The Avengers timeline is interesting in the way that it might be interesting to see a long-term planning schedule on the Marvel office’s wall. But it doesn’t have the thrilling, unsettling impact of prophecy, because most of its predictions make too much immediate sense. Still, one of this issue’s recurring phrases–“it’s happening again”–recalls another story whose crucial moments were more powerful visions of the future: David Lynch’s 1990-1991 TV series Twin Peaks, one of whose key lines was “it is happening again.” The tension in Twin Peaks‘ prophecies (“that gum you like is going to come back in style,” “there’s a man in a smiling bag”) came from the fact that we, as viewers, didn’t quite know what they meant until they came true.
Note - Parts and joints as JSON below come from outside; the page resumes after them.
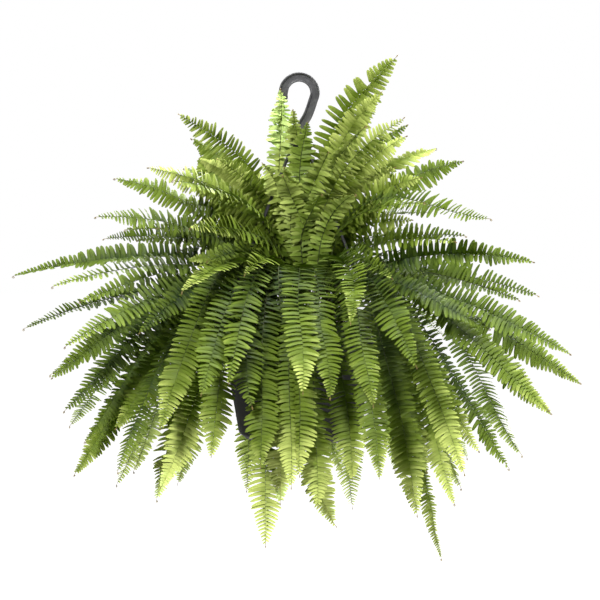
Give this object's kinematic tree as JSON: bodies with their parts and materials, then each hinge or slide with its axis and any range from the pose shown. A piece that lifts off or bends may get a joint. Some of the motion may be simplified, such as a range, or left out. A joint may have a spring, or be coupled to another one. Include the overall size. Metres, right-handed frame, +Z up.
{
  "type": "potted fern",
  "caption": "Sword fern in a tapered hanging pot, its arching fronds spreading all round from the soil, hung by a hook and straps from the pot's rim.",
  "frame": {"origin": "the point that the plant hangs from: the highest point of the inner edge of the hook's bend", "axes": "+Z up; -Y towards the viewer of the picture, so the hook is seen flat from the front; +X to the viewer's right"},
  "size_m": [0.7957, 0.576, 0.7007],
  "materials": {
    "pot_plastic": "satin",
    "hanger_plastic": "satin",
    "potting_soil": "matte",
    "fern_leaf": "matte"
  },
  "bodies": {
    "root": {"hanger_hook": "hanger_plastic", "hanger_arm_1": "hanger_plastic", "hanger_arm_2": "hanger_plastic", "hanger_arm_3": "hanger_plastic", "pot": "pot_plastic", "soil": "potting_soil", "frond_01": "fern_leaf", "frond_02": "fern_leaf", "frond_03": "fern_leaf", "frond_04": "fern_leaf", "frond_05": "fern_leaf", "frond_06": "fern_leaf", "frond_07": "fern_leaf", "frond_08": "fern_leaf", "frond_09": "fern_leaf", "frond_10": "fern_leaf", "frond_11": "fern_leaf", "frond_12": "fern_leaf", "frond_13": "fern_leaf", "frond_14": "fern_leaf", "frond_15": "fern_leaf", "frond_16": "fern_leaf", "frond_17": "fern_leaf", "frond_18": "fern_leaf", "frond_19": "fern_leaf", "frond_20": "fern_leaf", "frond_21": "fern_leaf", "frond_22": "fern_leaf", "frond_23": "fern_leaf", "frond_24": "fern_leaf", "frond_25": "fern_leaf", "frond_26": "fern_leaf", "frond_27": "fern_leaf", "frond_28": "fern_leaf", "frond_29": "fern_leaf", "frond_30": "fern_leaf", "frond_31": "fern_leaf", "frond_32": "fern_leaf", "frond_33": "fern_leaf", "frond_34": "fern_leaf", "frond_35": "fern_leaf", "frond_36": "fern_leaf", "frond_37": "fern_leaf", "frond_38": "fern_leaf", "frond_39": "fern_leaf", "frond_40": "fern_leaf", "frond_41": "fern_leaf", "frond_42": "fern_leaf", "frond_43": "fern_leaf", "frond_44": "fern_leaf", "frond_45": "fern_leaf", "frond_46": "fern_leaf", "frond_47": "fern_leaf", "frond_48": "fern_leaf", "frond_49": "fern_leaf", "frond_50": "fern_leaf", "frond_51": "fern_leaf", "frond_52": "fern_leaf", "frond_53": "fern_leaf", "frond_54": "fern_leaf"}
  },
  "joints": []
}
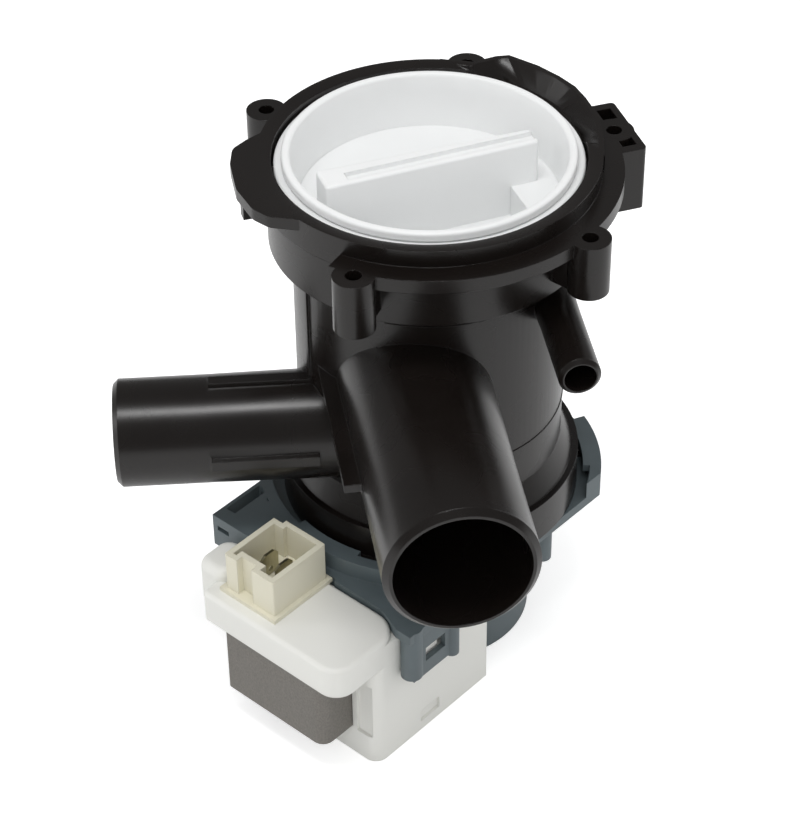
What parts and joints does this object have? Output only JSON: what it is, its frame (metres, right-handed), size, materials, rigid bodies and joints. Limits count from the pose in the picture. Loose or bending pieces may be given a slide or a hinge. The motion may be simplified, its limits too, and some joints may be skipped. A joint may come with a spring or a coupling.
{
  "type": "washer drain pump",
  "caption": "Washer drain pump: black filter housing with inlet, outlet and bypass stubs, a white screw cap with grip bar, and a motor with grey bracket and white cover.",
  "frame": {"origin": "on the pump axis, in the plane that the motor end stands on", "axes": "+Z along the pump axis towards the filter cap, -Y the way the large inlet points"},
  "size_m": [0.1484, 0.1567, 0.159],
  "materials": {
    "black_plastic": "glossy black glass filled moulding",
    "white_cap_plastic": "white moulding",
    "strainer_plastic": "pale moulding",
    "grey_plastic": "blue grey moulding",
    "cover_plastic": "white moulding",
    "socket_plastic": "cream moulding",
    "bobbin_plastic": "cream moulding",
    "lamination_steel": "stacked sheet edges",
    "shaft_steel": "ground steel",
    "tinned_brass": "tinned strip",
    "copper_wire": "enamelled wire",
    "ferrite": "sintered ring",
    "rotor_plastic": "dark moulding",
    "impeller_plastic": "black moulding",
    "seal_rubber": "black rubber",
    "bush_material": "carbon bush",
    "cutout_plastic": "small protector"
  },
  "bodies": {
    "housing": {"pump_housing": "black_plastic", "housing_flange": "black_plastic", "volute_casing": "black_plastic", "volute_roof": "black_plastic", "bypass_spigot": "black_plastic"},
    "strainer": {"lint_strainer": "strainer_plastic"},
    "cap": {"filter_cap": "white_cap_plastic", "cap_seal": "seal_rubber"},
    "motor": {"motor_bracket": "grey_plastic", "housing_seal": "seal_rubber", "stator_cup": "grey_plastic", "stator_core": "lamination_steel", "coil_bobbin": "bobbin_plastic", "coil_winding": "copper_wire", "coil_leads": "copper_wire", "motor_cover": "cover_plastic", "terminal_housing": "socket_plastic", "spade_terminals": "tinned_brass", "thermal_cutout": "cutout_plastic", "rear_bearing": "bush_material", "rear_bearing_grommet": "seal_rubber", "rear_thrust_washer": "shaft_steel", "front_bearing": "bush_material", "front_thrust_washer": "shaft_steel", "front_bearing_holder": "rotor_plastic"},
    "rotor": {"rotor_shaft": "shaft_steel", "rotor_core": "rotor_plastic", "rotor_magnet": "ferrite", "drive_dog": "rotor_plastic", "impeller_clip": "shaft_steel"},
    "impeller": {"impeller": "impeller_plastic"}
  },
  "joints": [
    {"name": "filter_rise", "type": "slide", "parent": "housing", "child": "strainer", "axis": [0, 0, 1], "range_m": [0, 0.005]},
    {"name": "cap_turn", "type": "hinge", "parent": "strainer", "child": "cap", "pos_m": [0, 0, 0.15], "axis": [0, 0, 1], "range_deg": [0, 60]},
    {"name": "motor_twist", "type": "hinge", "parent": "housing", "child": "motor", "pos_m": [0, 0, 0.05], "axis": [0, 0, 1], "range_deg": [-20, 0]},
    {"name": "rotor_spin", "type": "hinge", "parent": "motor", "child": "rotor", "pos_m": [0, 0, 0.025], "axis": [0, 0, 1], "continuous": true},
    {"name": "impeller_slip", "type": "hinge", "parent": "rotor", "child": "impeller", "pos_m": [0, 0, 0.065], "axis": [0, 0, 1], "range_deg": [0, 265]}
  ],
  "couplings": [
    {"joint": "filter_rise", "follows": "cap_turn", "m_per_rad": 0.0047746}
  ]
}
They also suggested that Lynch and the show’s writers were working from a detailed roadmap, although in retrospect they were probably just winging it.

That, in fact, may be the real problem with Tony Stark’s timeline. It serves as a contract with Avengers‘ readers (and, more generally, Marvel’s hardcore fanbase), assuring us that the writers behind the massive, interconnected Marvel story know where their stories are leading, at least for the next year or two. But it also suggests that there’s not a lot of room for improvisation–for some kind of wild idea that could lead a single series or all of them in some totally unexpected direction–and improvisation is much more a lot of Marvel writers’ strong suit than airtight plotting. The Avengers scene makes a case for its importance by declaring that Marvel can already see the future clearly; what it needs to do, and fails to do, is remind us that we can’t.